Daily Independent (Ashland, KY)

Local News

July 4, 2013

Flatwoods woman recalls service during World War II

FLATWOODS — Bonnie Lee Elam remembers her exact reaction when she read a sign at a recruiting station in Middletown, Ohio, during World War II.

“It said ‘Air Force Needs You!’ and I said, ‘That’s for me!’” I went home and told my mom and she said, ‘You’re too young.’ At the time I was 17 years old and I said, ‘You might have to sign for me,” Elam said after a therapy session at Kingsbrook Tuesday, where she is recovering from recent health challenges and celebrated her 87th birthday. “I kept after her and I told her, ‘I won’t leave you alone on this.” She finally said she would sign for me just to get me off her back!”

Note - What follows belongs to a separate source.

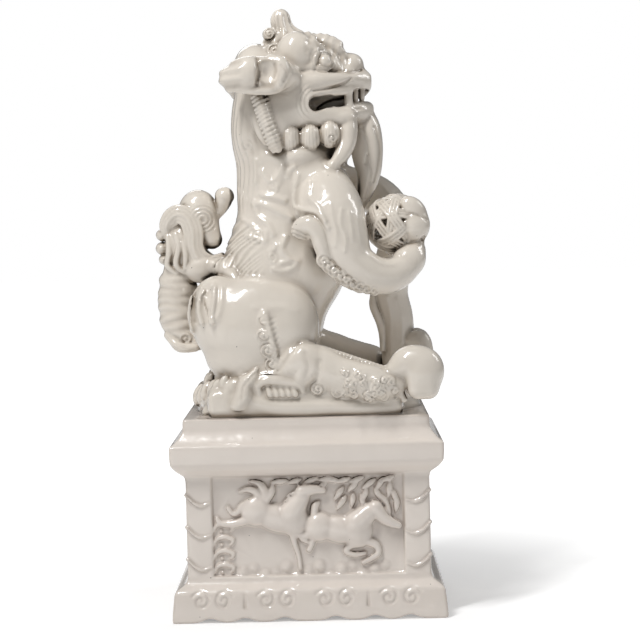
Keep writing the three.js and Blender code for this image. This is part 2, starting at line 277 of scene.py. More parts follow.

Elam, who grew up with the last name Whitaker in the Morgan County community of Malone, near West Liberty. “I had to walk to school — two miles to school and two miles back,” she remembered, before adding she later moved to Middletown with her mother. Elam was working at a restaurant and her mom was holding down a job at the Henry Clay Coffee Shop when she walked past the recruiting station and decided her immediate future would be in the military — if she could pass the entry exam.

“The written test was next and I prayed and asked for help to pass it. I passed it and got to go into the Air Force,” she said proudly, later clarifying, “They called it  the Women’s Air Force,” and noting she split her basic training time between Miami, Fla., and Fort Des Moines, Iowa, before shipping out to Sedalia, Miss.

“It was a peaceful, quiet place,” she said, explaining the base had a few barracks, nurses quarters and a movie theater.

“I worked in service records. That was my first job,” she said, recalling her very first task was to help an irate soldier who hadn’t received his pay for three months. Elam said she took the unpaid sergeant to her commanding officer to get the problem resolved. When they were done, the sergeant joked that he owed Elam dinner if he ever did get paid, and she decided to treat the underfunded man to dinner from the women’s mess hall.

“We had all women cooks, so he enjoyed that,” she said with a giggle.

In her off-duty evening hours, Elam said she volunteered “doing just anything they needed done,” at the hospital on base, where many who had been wounded overseas were being treated. She remembers nearly each of the wounded having a positive outlook despite their experiences.

“Most of the wounded had a good sense of humor and they didn’t ask, ‘Why did this happen to me?’ They seemed to be just proud to serve their country and be able to do what they could do,” she said.

Elam said she never flew in an airplane during her two years in Missouri, where she stayed during her entire enlistment. She was working in the base hospital when a radio announcer informed them the war was over.

“I said, ‘Thank the Lord. It’s ended. It’s all over. We don’t have to have any more wounded men with arms off and legs off. We can go back to normal.”

Throughout her military days, she had been “going with” a young man from Flatwoods named Ralph Elam, who was in the Navy and served aboard the USS Wyoming before going aboard the USS Quincy, where he was stationed during the attack on Pearl Harbor. She moved back to Ohio and secured a civilian job, once again in service records, at Wright Air Force Base. Elam got out of the Navy and they built a home together in Flatwoods in 1945 where they moved in a year later and soon raised two sons.

“That’s where I’m living now. Of course, I’ve done a lot to it since then,” she said.

Elam’s husband passed away in 2004, and she learned he had been found dead of a heart attack on the night after she had surgery to amputate toes from her left foot. Her oldest son, Greg, died in 2005 and she learned of his passing the day after losing toes on her right foot.

“I have one son, Tony. He’s the only one I’ve got left,” she said, quickly adding her pride in her son’s accomplishments as well as his own status as an Air Force veteran.

A big fan of Andy Griffith, good hot dogs, laughter, reading the Bible and the people at Russell Baptist Church, Elam often spends her time these days researching Holy themes and writing religious poems. On her birthday, she carried a copy of “The Tomb,” which is one of a half dozen poems she has drafted during the past year. She can recite her poem “Up on the Mountain” from memory, and credits the role of God in her own life while citing his comforts as the most precious thing in life.

“It’s not just belonging to the church,” she said, advising people should have God in their hearts, and know they will go to a better place when this life ends.

Reflecting on her years and travels on her 87th birthday, Elam agreed she’s had a good view of great change during her lifetime.

“It’s changed tremendously since I was a child,” she said, shaking her head slightly before perking up as she remembered hearing a tune which captures the essence of her answer. “Have you ever heard that song that says, ‘I’d like to throw the computers and the cell phones out the window’? Brother ... I’m with you on that!”